The Central Board of Direct Taxes has released a report indicating that India's net direct tax collections have increased by 160.52% from ₹6,38,596 crore in 2013-14 to ₹16,63,686 crore in 2022-23.
India’s Direct Tax-to-GDP (Gross Domestic Product) Ratio
India's direct tax-to-GDP ratio, which indicates the proportion of taxes in the country's overall economic output, reached a 15-year high of 6.11 percent at the end of the financial year 2022-2023. This figure is higher than the previous highest direct taxes-to-GDP ratio of 6.3 percent recorded in 2007-08.
- A low tax-to-GDP ratio implies that a substantial part of the country's economic activity is not taxed and there are fewer contributors to the tax revenue.
- To promote development and build an effective state, it is generally agreed that increasing taxes as a share of GDP is crucial.

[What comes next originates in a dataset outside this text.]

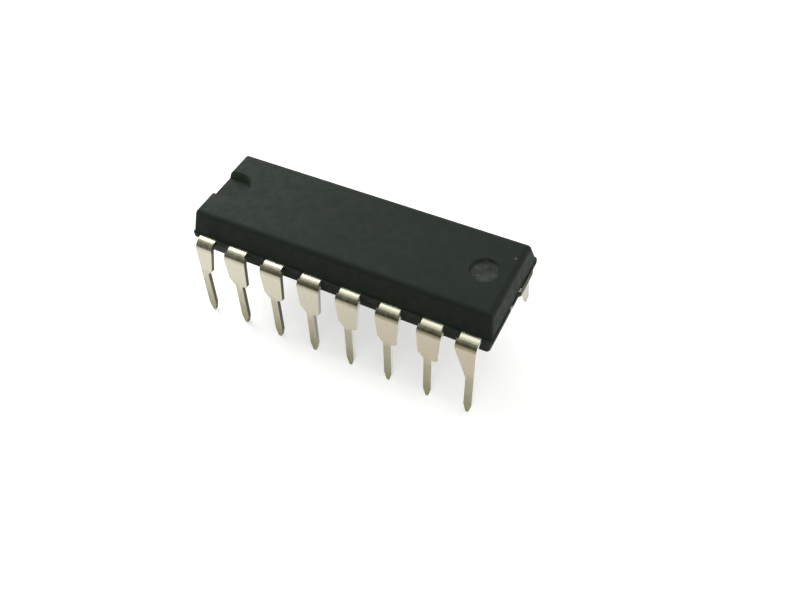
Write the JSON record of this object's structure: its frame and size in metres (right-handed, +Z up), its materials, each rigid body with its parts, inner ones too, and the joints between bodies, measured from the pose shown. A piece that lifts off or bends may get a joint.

- However, a significant challenge in achieving this is the high level of non-compliance in the tax system.
About CBDT
The CBDT is a branch of the Department of Revenue that operates under the Ministry of Finance.
- Its main responsibilities include providing crucial inputs for policy and planning of direct taxes in India as well as administering direct tax laws through the Income Tax Department.
- The Central Board of Direct Taxes is a legal authority that functions under the Central Board of Revenue Act, 1963.
- The officials of the Board, in their ex-officio capacity, also work as a Division of the Ministry that deals with matters related to the levy and collection of direct taxes.
Direct taxes
- Direct taxes are those taxes that are levied directly on individuals or corporate institutions. Income tax is the most common form of direct tax.
- The central government levies several types of direct taxes in India, such as income tax, corporate tax, capital gains tax, securities transaction tax (STT), dividend distribution tax (DDT), gift tax and estate tax.
Indirect taxes
- Indirect taxes are the taxes imposed on products or services when they are bought or sold.
- Unlike direct taxes, the government collects these taxes from the seller, not from an individual's income. Examples of indirect taxes include customs duty and security transaction tax.
On 1st July 2017 the Goods and Services Tax (GST) was implemented in India. It has replaced almost all indirect taxes as a single, pan-India indirect tax.